▼▼▼

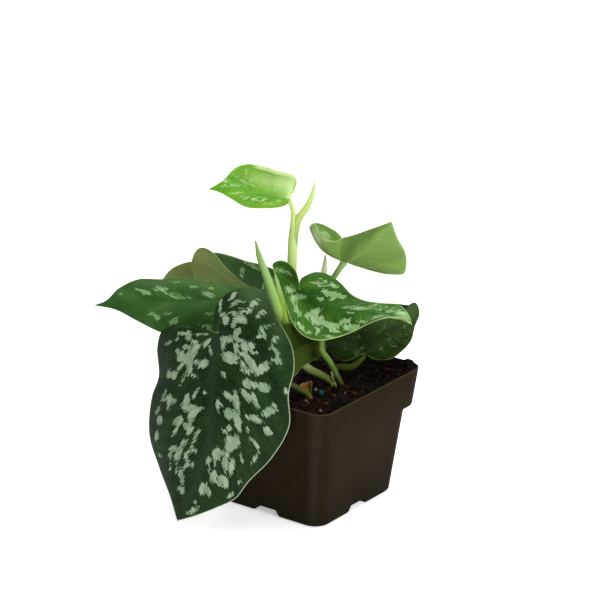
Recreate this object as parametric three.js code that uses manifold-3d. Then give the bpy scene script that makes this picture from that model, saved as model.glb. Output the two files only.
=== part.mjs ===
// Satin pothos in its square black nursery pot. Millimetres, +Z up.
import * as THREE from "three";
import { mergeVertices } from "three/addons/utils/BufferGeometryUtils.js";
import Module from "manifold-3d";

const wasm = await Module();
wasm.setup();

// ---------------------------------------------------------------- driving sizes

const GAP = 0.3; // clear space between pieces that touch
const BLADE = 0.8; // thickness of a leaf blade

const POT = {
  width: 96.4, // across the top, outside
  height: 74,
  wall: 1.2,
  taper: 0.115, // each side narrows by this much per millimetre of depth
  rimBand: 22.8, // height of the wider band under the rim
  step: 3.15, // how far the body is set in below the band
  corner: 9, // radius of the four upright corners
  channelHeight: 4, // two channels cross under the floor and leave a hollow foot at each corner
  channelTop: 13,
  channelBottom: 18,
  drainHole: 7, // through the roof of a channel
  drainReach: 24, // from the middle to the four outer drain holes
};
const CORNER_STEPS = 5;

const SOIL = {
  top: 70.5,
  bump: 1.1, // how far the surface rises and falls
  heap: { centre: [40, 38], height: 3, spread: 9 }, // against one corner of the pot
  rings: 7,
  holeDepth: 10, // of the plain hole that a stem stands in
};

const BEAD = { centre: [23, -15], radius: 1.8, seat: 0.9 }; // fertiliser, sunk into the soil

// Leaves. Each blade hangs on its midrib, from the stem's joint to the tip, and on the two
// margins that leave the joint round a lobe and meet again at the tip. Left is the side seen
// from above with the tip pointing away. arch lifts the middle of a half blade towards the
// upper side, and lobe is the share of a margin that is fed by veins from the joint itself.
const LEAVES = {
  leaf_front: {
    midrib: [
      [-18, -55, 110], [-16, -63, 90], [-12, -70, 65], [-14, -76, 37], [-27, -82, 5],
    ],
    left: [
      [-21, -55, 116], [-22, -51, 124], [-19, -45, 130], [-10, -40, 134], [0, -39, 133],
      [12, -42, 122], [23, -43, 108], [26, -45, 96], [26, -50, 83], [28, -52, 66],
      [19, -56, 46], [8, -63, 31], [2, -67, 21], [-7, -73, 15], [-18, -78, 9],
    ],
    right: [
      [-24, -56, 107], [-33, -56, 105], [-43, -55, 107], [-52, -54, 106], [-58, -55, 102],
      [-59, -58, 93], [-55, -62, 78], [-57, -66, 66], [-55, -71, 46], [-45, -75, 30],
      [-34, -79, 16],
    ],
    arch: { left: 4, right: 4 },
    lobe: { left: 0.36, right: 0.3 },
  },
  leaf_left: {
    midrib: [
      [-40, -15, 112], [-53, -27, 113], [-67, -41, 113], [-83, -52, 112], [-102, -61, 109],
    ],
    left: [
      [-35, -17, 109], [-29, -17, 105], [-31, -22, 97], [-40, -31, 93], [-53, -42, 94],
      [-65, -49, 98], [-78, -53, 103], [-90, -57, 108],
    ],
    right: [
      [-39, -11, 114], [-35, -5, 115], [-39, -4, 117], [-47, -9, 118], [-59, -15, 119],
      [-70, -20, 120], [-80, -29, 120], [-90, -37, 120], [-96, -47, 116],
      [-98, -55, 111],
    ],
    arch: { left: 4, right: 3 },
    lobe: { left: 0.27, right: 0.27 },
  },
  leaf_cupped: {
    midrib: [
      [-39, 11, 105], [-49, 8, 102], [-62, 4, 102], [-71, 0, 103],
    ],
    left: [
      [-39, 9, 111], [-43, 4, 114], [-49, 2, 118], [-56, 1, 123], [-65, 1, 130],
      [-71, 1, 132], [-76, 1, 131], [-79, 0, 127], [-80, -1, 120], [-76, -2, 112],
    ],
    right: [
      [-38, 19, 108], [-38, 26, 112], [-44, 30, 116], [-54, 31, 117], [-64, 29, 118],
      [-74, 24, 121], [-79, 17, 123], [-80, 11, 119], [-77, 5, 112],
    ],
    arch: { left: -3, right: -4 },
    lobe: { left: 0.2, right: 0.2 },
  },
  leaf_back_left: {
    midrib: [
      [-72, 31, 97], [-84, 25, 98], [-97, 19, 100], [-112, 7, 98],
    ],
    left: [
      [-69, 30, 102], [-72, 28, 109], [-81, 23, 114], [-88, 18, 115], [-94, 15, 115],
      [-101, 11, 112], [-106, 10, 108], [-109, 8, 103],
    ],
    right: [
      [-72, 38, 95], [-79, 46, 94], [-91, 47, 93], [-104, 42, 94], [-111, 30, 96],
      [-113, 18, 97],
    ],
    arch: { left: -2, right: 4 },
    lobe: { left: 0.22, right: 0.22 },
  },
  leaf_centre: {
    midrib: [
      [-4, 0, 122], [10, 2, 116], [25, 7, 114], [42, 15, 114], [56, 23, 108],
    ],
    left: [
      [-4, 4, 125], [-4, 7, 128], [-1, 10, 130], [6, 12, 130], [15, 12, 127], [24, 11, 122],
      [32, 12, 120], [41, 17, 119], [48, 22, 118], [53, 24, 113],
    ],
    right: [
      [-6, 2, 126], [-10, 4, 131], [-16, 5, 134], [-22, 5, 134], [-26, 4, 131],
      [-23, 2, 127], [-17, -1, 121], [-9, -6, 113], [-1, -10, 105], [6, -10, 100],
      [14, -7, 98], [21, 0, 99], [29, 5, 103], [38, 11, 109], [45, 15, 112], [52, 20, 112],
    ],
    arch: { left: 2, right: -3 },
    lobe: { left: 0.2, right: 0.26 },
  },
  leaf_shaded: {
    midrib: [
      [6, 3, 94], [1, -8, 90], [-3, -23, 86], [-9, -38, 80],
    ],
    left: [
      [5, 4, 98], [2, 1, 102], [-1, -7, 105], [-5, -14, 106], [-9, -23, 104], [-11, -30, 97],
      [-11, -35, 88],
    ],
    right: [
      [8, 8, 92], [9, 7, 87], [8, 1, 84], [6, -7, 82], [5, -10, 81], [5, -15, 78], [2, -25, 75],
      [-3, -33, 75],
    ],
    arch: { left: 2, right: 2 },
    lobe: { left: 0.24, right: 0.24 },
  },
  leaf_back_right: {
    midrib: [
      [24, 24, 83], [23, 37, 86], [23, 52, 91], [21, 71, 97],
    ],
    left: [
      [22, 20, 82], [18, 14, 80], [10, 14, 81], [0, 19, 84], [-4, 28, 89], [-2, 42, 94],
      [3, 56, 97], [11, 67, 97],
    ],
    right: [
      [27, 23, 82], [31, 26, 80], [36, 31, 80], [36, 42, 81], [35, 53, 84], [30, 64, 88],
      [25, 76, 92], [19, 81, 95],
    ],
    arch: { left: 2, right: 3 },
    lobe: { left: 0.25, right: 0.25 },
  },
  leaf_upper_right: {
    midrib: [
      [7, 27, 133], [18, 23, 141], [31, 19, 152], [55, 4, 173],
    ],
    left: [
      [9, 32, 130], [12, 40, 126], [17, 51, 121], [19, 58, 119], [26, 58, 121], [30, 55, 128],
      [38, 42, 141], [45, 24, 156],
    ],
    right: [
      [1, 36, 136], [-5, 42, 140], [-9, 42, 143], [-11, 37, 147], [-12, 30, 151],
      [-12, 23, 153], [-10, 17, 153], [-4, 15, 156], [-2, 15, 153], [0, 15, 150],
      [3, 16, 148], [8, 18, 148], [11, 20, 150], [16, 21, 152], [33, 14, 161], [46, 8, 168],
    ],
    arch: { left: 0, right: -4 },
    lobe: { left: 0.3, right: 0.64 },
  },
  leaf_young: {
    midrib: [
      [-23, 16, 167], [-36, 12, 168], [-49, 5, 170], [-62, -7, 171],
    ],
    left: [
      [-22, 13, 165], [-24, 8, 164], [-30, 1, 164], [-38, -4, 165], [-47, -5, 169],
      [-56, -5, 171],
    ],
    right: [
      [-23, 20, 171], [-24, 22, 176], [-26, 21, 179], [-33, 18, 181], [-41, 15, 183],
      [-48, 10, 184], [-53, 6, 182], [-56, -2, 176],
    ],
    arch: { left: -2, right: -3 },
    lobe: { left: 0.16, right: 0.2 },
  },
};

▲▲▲

◆ TO DO
In the listing above, reproduce the first line and each one after it through the line that contains "const BLADE = 0.8;".

◆ COMPLETED EXERCISE
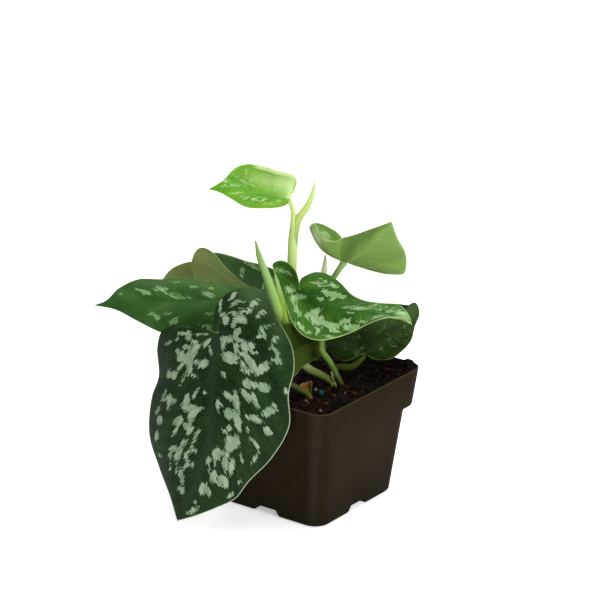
Recreate this object as parametric three.js code that uses manifold-3d. Then give the bpy scene script that makes this picture from that model, saved as model.glb. Output the two files only.
=== part.mjs ===
// Satin pothos in its square black nursery pot. Millimetres, +Z up.
import * as THREE from "three";
import { mergeVertices } from "three/addons/utils/BufferGeometryUtils.js";
import Module from "manifold-3d";

const wasm = await Module();
wasm.setup();

// ---------------------------------------------------------------- driving sizes

const GAP = 0.3; // clear space between pieces that touch
const BLADE = 0.8; // thickness of a leaf blade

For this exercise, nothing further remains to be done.